Title 31 Willfulness
As I will demonstrate, the Supreme Court has ruled that Title 31 Willfulness is the same standard regardless of what Title 31 provision is violated. That is, there isn't a special FBAR willfulness standard that is lower than a Willful Failure to File Form 8300 or any other Title 31 Form.
The government attempts to convince taxpayers and practioners that the law supports their interperation of FBAR willfulness as being a rather easy threshold to meet. Perhaps some day it will be. But as it is now, such a claim is a bit premature, as there is controlling Supreme Court precedent that we'll discuss.
The government's claimed willfulness standard
The two cases you will hear a lot about from the government are Williams and McBride. Yet, Williams is an unpublished 4th Circuit case, thus not binding for precendent.
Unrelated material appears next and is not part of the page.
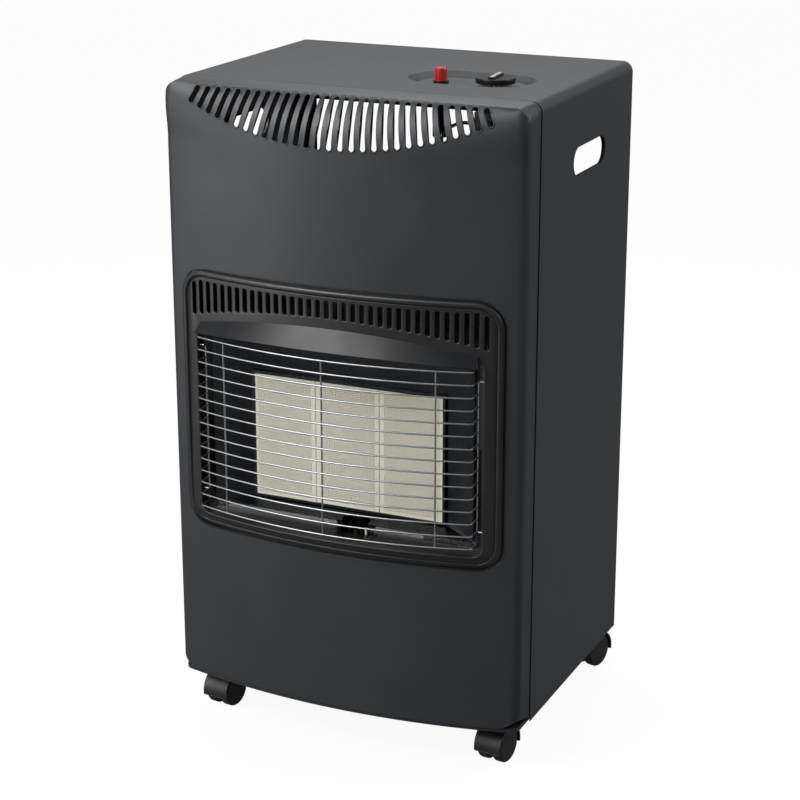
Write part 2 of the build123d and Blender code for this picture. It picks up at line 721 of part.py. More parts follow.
def make_pipes():
    run_x = plaques_half + 21
    run_y = partition_y - 26
    end_x = plaque_centres()[-1] + 22
    feed = [(end_x, burner_y, manifold_z), (run_x, burner_y, manifold_z), (run_x, run_y, manifold_z),
            (run_x, run_y, valve_mid_z), (knob_x, run_y, valve_mid_z), (knob_x, dish_y - 20.5, valve_mid_z)]
    parts["feed_pipe"] = sweep_rod(feed, [10, 10, 8, 8], feed_pipe_radius - 0.02)
    start_x = knob_x - valve_width / 2 - 1.5
    bend_x, low_z = start_x - 20, pilot_z - 22
    pilot = [(start_x, dish_y, valve_mid_z), (bend_x, dish_y, valve_mid_z), (bend_x, run_y, valve_mid_z),
             (bend_x, run_y, low_z), (pilot_x, run_y, low_z), (pilot_x, pilot_y, low_z),
             (pilot_x, pilot_y, pilot_z - 13)]
    parts["pilot_pipe"] = sweep_rod(pilot, [8, 8, 12, 12, 6], pilot_pipe_radius - 0.02)


def make_pilot():
    y = pilot_y
    burner = rod((pilot_x, y, pilot_z - 14), (pilot_x, y, pilot_z), 4)
    burner += rod((pilot_x, y, pilot_z - 1), (pilot_x, y, pilot_z + 3), 5.5)
    burner -= rod((pilot_x, y, pilot_z - 15), (pilot_x, y, pilot_z - 4), pilot_pipe_radius)
    burner -= rod((pilot_x, y, pilot_z - 5), (pilot_x, y, pilot_z + 4), 1.5)
    parts["pilot_burner"] = burner
    ear = pilot_window_half + 9
    bracket = box(pilot_x - ear, pilot_x + ear, ledge_y, y + 7, pilot_z - 9, pilot_z - 7.8)
    for side in (-1, 1):
        near, far = pilot_x + side * pilot_window_half, pilot_x + side * ear
        bracket += box(min(near, far), max(near, far), ledge_y, ledge_y + 1.2,
                       pilot_z - 9, reflector_bottom - 8.5)
    for x, radius in ((pilot_x, 4), (pilot_x - 10, 2.5), (pilot_x + 10, 1.5)):
        bracket -= rod((x, y, pilot_z - 10), (x, y, pilot_z - 7), radius)
    parts["pilot_bracket"] = bracket
    couple = rod((pilot_x - 10, y, pilot_z - 26), (pilot_x - 10, y, pilot_z - 4), 2.5)
    parts["thermocouple"] = couple + rod((pilot_x - 10, y, pilot_z - 4), (pilot_x - 10, y, pilot_z + 10), 1.6)
    electrode = rod((pilot_x + 10, y, pilot_z - 24), (pilot_x + 10, y, pilot_z - 9), 3)
    electrode += rod((pilot_x + 10, y, pilot_z - 9), (pilot_x + 10, y, pilot_z + 6), 1.5)
    parts["spark_electrode"] = electrode


# partition, base and rear cover

def make_partition():
    flange = partition_flange
    edge = half_width - sheet - fit
    low = cabinet_bottom + base_sheet
    partition = box(-edge, edge, partition_y - flange, partition_y, low, partition_top)
    partition -= box(-edge + sheet, edge - sheet, partition_y - flange - 1, partition_y - sheet,
                     low + sheet, partition_top - sheet)
    rail_y = partition_y - flange
    mount_z = (plaque_bottom + plaque_top) / 2
    partition += box(-edge + 30, edge - 30, rail_y, rail_y + sheet, low, low + 40)
    for z, half_height in ((mount_z, 12), (manifold_z, 14)):
        partition += box(-edge, edge, rail_y, rail_y + sheet, z - half_height, z + half_height)
    pan_inside = fascia_half - 2 * sheet - fit - base_sheet - fit
    for side in (-1, 1):
        near, far = side * pan_inside, side * half_width
        partition -= box(min(near, far), max(near, far), partition_y - flange - 1, partition_y + 1,
                         cabinet_bottom, cabinet_bottom + base_wall_height + fit)
    parts["heat_partition"] = partition


def make_plenum_mounts():
    """Two Z-shaped brackets that carry the burner from the partition's rail."""
    mount_z = (plaque_bottom + plaque_top) / 2
    rear = partition_y - partition_flange
    mounts = []
    for side in (-1, 1):
        x0, x1 = side * (plaques_half - 30), side * (plaques_half - 29)
        low, high = min(x0, x1), max(x0, x1)
        mount = box(low, high, plenum_back, rear, mount_z - 10, mount_z + 10)
        mount += box(low - 8, high + 8, plenum_back, plenum_back + 1.2, mount_z - 10, mount_z + 10)
        mount += box(low - 8, high + 8, rear - 1.2, rear, mount_z - 10, mount_z + 10)
        mounts.append(mount)
    parts["plenum_mounts"] = Compound(mounts)


def base_plan(inset):
    """Plan outline of the floor: the bowed front and the square back."""
    outline = bowed_face(fascia_half - inset, face_crown_y + inset, full_bow, back_y - inset)
    return fillet(outline.vertices().sort_by(Axis.Y)[:2], corner_radius - 2)


def make_base_pan():
    margin = sheet + fit + sheet
    outer = extrude(Pos(0, 0, cabinet_bottom) * base_plan(margin), base_wall_height)
    inner = extrude(Pos(0, 0, cabinet_bottom + base_sheet) * base_plan(margin + base_sheet), base_wall_height)
    pan = outer - inner
    pan -= fascia_foot()
    for x, y in stem_places().values():
        pan -= Pos(x, y, cabinet_bottom) * Cylinder(stem_radius + 2.5, 8)
    slot_half = cover_tab_width / 2 + 0.5
    for tab in (-cover_tab_x, cover_tab_x):
        pan -= box(tab - slot_half, tab + slot_half, back_y - 12, back_y + 1,
                   cover_tab_z - 1, cover_tab_z + 2)
    parts["base_pan"] = pan


def fascia_foot():
    """Room that the fascia's inward bottom flange takes at the front of the pan."""
    outline = bowed_face(fascia_half + 5, face_crown_y - 10, full_bow, seam_y)
    reach = bottom_flange + fit
    inside = bowed_face(fascia_half - reach, face_crown_y + reach, full_bow, seam_y + 1)
    return extrude(Pos(0, 0, fascia_bottom - fit) * (outline - inside), base_wall_height)


def make_rear_cover():
    """Flat cover with stiffening folds, low vents and two tabs that hook into the base."""
    low = cabinet_bottom + 4
    fold_half = half_width - rear_flange_width - 2
    cover = box(-cover_half_width, cover_half_width, back_y, back_y + sheet, low, cover_top)
    cover += box(-fold_half, fold_half, back_y - cover_fold, back_y, cover_top - sheet, cover_top)
    for side in (-1, 1):
        inner, outer = sorted((side * fold_half, side * (fold_half - sheet)))
        cover += box(inner, outer, back_y - cover_fold, back_y, low + 40, cover_top)
        tab = side * cover_tab_x
        cover += box(tab - cover_tab_width / 2, tab + cover_tab_width / 2, back_y - 8, back_y,
                     cover_tab_z, cover_tab_z + sheet)
        cover -= rod((side * cover_screw_x, back_y - 1, cover_screw_z),
                     (side * cover_screw_x, back_y + 2, cover_screw_z), cover_screw_radius)
    for row in range(vent_count):
        z = cabinet_bottom + 60 + row * vent_pitch
        for x in (-110, 0, 110):
            vent = SlotOverall(vent_length, vent_width)
            cover -= extrude(Pos(x, back_y + 2, z) * facing_front * vent, 4)
    parts["rear_cover"] = cover
    screws = []
    for side in (-1, 1):
        x, z = side * cover_screw_x, cover_screw_z
        screw = rod((x, back_y - 5, z), (x, back_y + sheet, z), cover_screw_radius - 0.02)
        screws.append(screw + rod((x, back_y + sheet, z), (x, back_y + 5, z), 6))
    parts["cover_screws"] = Compound(screws)


# wire guard

def guard_wire(z):
    """Bowed front wire whose ends turn back to the side wires."""
    r = guard_corner
    turn_x = guard_side_x - r
    half_turn = degrees(asin(turn_x / (guard_radius - r)))
    turn_y = bow_y(0, guard_crown_y, guard_radius) + guard_radius
    turn_y -= sqrt((guard_radius - r)**2 - turn_x**2)
    end_y = guard_rear_y - guard_wire_radius
    path = Wire([
        Edge.make_line((-guard_side_x, end_y, z), (-guard_side_x, turn_y, z)),
        CenterArc((-turn_x, turn_y, z), r, 180, 90 - half_turn).edge(),
        CenterArc((0, guard_crown_y + guard_radius, z), guard_radius, 270 - half_turn, 2 * half_turn).edge(),
        CenterArc((turn_x, turn_y, z), r, 270 + half_turn, 90 - half_turn).edge(),
        Edge.make_line((guard_side_x, turn_y, z), (guard_side_x, end_y, z))])
    start = Plane((-guard_side_x, end_y, z), z_dir=(0, -1, 0))
    return sweep(start * Circle(guard_wire_radius), path)


def make_guard():
    pitch = (guard_top - guard_bottom) / (guard_wires - 1)
    wires = [guard_wire(guard_bottom + k * pitch) for k in range(guard_wires)]
    for x in (-guard_upright_x, 0, guard_upright_x):
        y = bow_y(x, guard_crown_y, guard_radius) + 1.6 * guard_wire_radius
        wires.append(rod((x, y, guard_bottom), (x, y, guard_top), guard_wire_radius))
    parts["guard_front"] = wires[0].fuse(*wires[1:])
    sides = []
    for side in (-1, 1):
        inner = side * guard_side_x
        outer = side * (opening_half_width + 1.5)
        points = [(outer, guard_rear_y, guard_side_top), (inner, guard_rear_y, guard_side_top),
                  (inner, guard_rear_y, guard_side_bottom), (outer, guard_rear_y, guard_side_bottom)]
        sides.append(sweep_rod(points, 2.0, guard_wire_radius))
    parts["guard_sides"] = Compound(sides)


# casters

def stem_places():
    places = {}
    for name in caster_headings:
        x = caster_x if name.endswith("right") else -caster_x
        y = caster_front_y if name.startswith("front") else caster_rear_y
        places[name] = (x, y)
    return places


def across(radius, x0, x1):
    """Disc about the axle, between two places along it."""
    low, high = min(x0, x1), max(x0, x1)
    return rod((low, -caster_trail, axle_z), (high, -caster_trail, axle_z), radius)


def caster_hood():
    """Moulded body: hood over both wheels, web between them, neck up to the stem."""
    reach = web_width / 2 + wheel_gap + wheel_width + 1
    inner = wheel_radius + hood_gap
    outer = inner + hood_wall
    neck_top = cabinet_bottom - 3
    hood = across(outer, -reach, reach)
    hood += rod((0, 0, axle_z), (0, 0, neck_top), neck_radius)
    hood += box(-web_width / 2 - 3, web_width / 2 + 3, -caster_trail, 0, axle_z + 14, neck_top - 6)
    hood -= across(inner, -reach - 1, reach + 1)
    side = reach + 1
    hood -= box(-side, side, -caster_trail - outer - 1, -caster_trail, -outer, floor_z + hood_front_low)
    hood -= box(-side, side, -caster_trail, neck_radius + 1, -outer, floor_z + hood_rear_low)
    web = across(wheel_radius - 4, -web_width / 2, web_width / 2)
    spine = box(-web_width / 2, web_width / 2, -caster_trail, 0, axle_z - 2, axle_z + 20)
    hood = hood + web + (spine & across(outer, -web_width, web_width))
    hood -= across(axle_radius, -reach - 2, reach + 2)
    return hood - rod((0, 0, axle_z + 6), (0, 0, neck_top + 1), stem_radius)


def caster_wheel(side):
    """Plain moulded wheel, closed and well rounded on its outer side."""
    near = web_width / 2 + wheel_gap
    far = near + wheel_width
    wheel = across(wheel_radius, side * near, side * far)
    rims = wheel.edges().filter_by(GeomType.CIRCLE).sort_by(Axis.X, reverse=side < 0)
    wheel = fillet(rims[-1], 3)
    return wheel - across(axle_radius + running_fit, side * (near - 1), side * (far - wheel_cap))


def make_casters():
    hood = caster_hood()
    half_axle = web_width / 2 + wheel_gap + wheel_width - wheel_cap - fit
    axle = across(axle_radius, -half_axle, half_axle)
    stem_top = cabinet_bottom + socket_height - 2
    stem = rod((0, 0, axle_z + 6), (0, 0, stem_top), stem_radius)
    sockets = []
    for name, (x, y) in stem_places().items():
        place = Pos(x, y, 0) * Rot(0, 0, caster_headings[name])
        parts["caster_hood_" + name] = place * hood
        parts["caster_axle_" + name] = place * axle
        parts["caster_stem_" + name] = place * stem
        parts["wheel_" + name + "_a"] = place * caster_wheel(-1)
        parts["wheel_" + name + "_b"] = place * caster_wheel(1)
        low = cabinet_bottom - 1.5
        socket = rod((x, y, low), (x, y, cabinet_bottom + socket_height), stem_radius + 2.5)
        socket += rod((x, y, low), (x, y, cabinet_bottom), stem_radius + 8)
        sockets.append(socket - rod((x, y, low - 1), (x, y, stem_top + fit), stem_radius + running_fit))
    parts["caster_sockets"] = Compound(sockets)


def export_all():
    """Centre the whole over the origin, set it on the floor and write one file for each part."""
    whole = Compound(list(parts.values())).bounding_box()
    shift = Pos(-whole.center().X, -whole.center().Y, -floor_z)
    for name, shape in parts.items():
        export_step(shift * shape, "parts/" + name + ".step")
    print("size", whole.size, "shift", -whole.center().X, -whole.center().Y, "lowest", whole.min.Z)


make_cabinet_wrap()
make_front_fascia()
make_burner_surround()
make_heat_deflector()
make_reflector()
make_plaques()
make_plaque_frame()
make_plenum()
make_mixing_tubes()
make_manifold()
make_injectors()
make_gas_valve()
make_valve_bracket()
make_spindle()
make_knob()
make_igniter()
make_hose_nozzle()
make_pipes()
make_pilot()
make_partition()
make_plenum_mounts()
make_base_pan()
make_rear_cover()
make_guard()
make_casters()
export_all()
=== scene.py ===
import json
import math

import bmesh
import bpy
from mathutils import Matrix, Vector


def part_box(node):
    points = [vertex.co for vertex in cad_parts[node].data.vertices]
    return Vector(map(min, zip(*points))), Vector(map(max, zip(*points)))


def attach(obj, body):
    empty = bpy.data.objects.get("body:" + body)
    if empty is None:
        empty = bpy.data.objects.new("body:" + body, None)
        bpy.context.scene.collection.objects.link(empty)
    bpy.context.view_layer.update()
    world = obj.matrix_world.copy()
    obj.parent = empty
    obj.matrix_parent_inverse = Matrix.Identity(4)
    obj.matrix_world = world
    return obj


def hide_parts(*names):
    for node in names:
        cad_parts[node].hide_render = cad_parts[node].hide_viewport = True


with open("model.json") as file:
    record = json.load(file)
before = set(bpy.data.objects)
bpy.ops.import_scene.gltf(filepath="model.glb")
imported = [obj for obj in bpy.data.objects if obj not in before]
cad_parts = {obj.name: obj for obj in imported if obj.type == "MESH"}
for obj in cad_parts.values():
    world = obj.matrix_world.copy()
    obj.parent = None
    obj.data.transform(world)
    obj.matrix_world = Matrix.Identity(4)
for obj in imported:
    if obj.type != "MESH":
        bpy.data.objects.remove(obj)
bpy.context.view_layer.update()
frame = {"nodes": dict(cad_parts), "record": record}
nodes = frame["nodes"]
record = frame["record"]
slotOf = {part["node"]: part["material_slot"] for part in record["subparts"]}
bodyOf = {name: body for body, names in record["behaviour"]["bodies"].items() for name in names}
mm = 0.001


def linear(hexColour):
    channels = [int(hexColour[i:i + 2], 16) / 255 for i in (1, 3, 5)]
    return [c / 12.92 if c <= 0.04045 else ((c + 0.055) / 1.055) ** 2.4 for c in channels] + [1]


def addNode(tree, kind, settings=None, links=()):
    # settings: a property or an input and its value; links: an input and the output that feeds it
    node = tree.nodes.new("ShaderNode" + kind)
    for key, value in (settings or {}).items():
        if isinstance(key, str) and hasattr(node, key):
            setattr(node, key, value)
        else:
            node.inputs[key].default_value = value
    for key, source in links:
        tree.links.new(source, node.inputs[key])
    return node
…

In Williams, the defendant pled guilty to conspiracy to defraud the IRS and criminal tax evasion. Mr. Williams admitted in his plea that he knew he had to report his foreign accounts on FBARs but chose not to because he intended to hide his foreign income. In Mr. Williams’s FBAR case, the 4th Circuit held that a person’s conduct meant to conceal or mislead can show willfulness, but that willful blindness required both being subjectively aware of the existence of a tax liability and the purposeful act of avoiding learning the facts to point to such a liability.
McBride is a District court case. In that case, Mr. McBride contacted a financial management firm to help reduce tax liabilities in what appeared to be an elaborate transfer pricing scheme. After the IRS contacted Mr. McBride, the record shows that he did not cooperate with their information requests. The District Court held that McBride committed a willful violation because he actually knew of the FBAR requirement and did not file.
Yet the case not mentioned so much by the government is Ratzlaf v. US, 510 U.S. 135. In Ratzlaf the defendant, accused of structuring in violation of 31 USC 5313, was convicted of willfully violating Title 31 (again, Title 31 is where we find the BSA that created FBAR penalties). The defendant appealed the conviction, saying that the government had not proven that he knew the structuring he did was unlawful. The Supreme Court held that the willfulness provision of Title 31 required that the government prove that the defendant acted with knowledge that his conduct was unlawful.
The Court went on to say, [W]e count it significant that the sec. 5322(a)’s omnibus “willfulness” requirement, when applied to other provisions of the same chapter, consistently has been read by the Courts of Appeals to require both “knowledge of the reporting requirement” and a “specific intent to commit the crime. . . . The Court goes on to say, Notable in this regard [is] 31 U.S.C. 5314, concerning records and reports on monetary transactions with foreign financial agencies. . . . Decisions involving these provisions describe a “willful actor as one who violates a “known legal duty.” [Citation omitted]
When considering the issue of the definition of the same term (in this context, willfulness) in different places in the same statute, the Court says,aA term appearing in several places in a statutory text is generally read the same way each time it appears. See Estate of Cowart v. Nicklos Drilling Co., 505 U.S. 469, 470 (1992).
To put it another way, as I initially claimed, willfulness can't be two different standards depending on the Title 31 violation.
Ratzlaf was decided in 1994 by the Supreme Court and is controlling for all willful Title 31 penalties. Williams and McBride were decided later, and it is important to note that the Williams court failed to review or mention Ratzlaf. This is fatal to the logic of Williams, if we were at all concerned about its precendential value.
As far as the McBride decision is concerned, McBride relied on the flawed Williams case, not the controlling Supreme Court decision in Ratzlaf.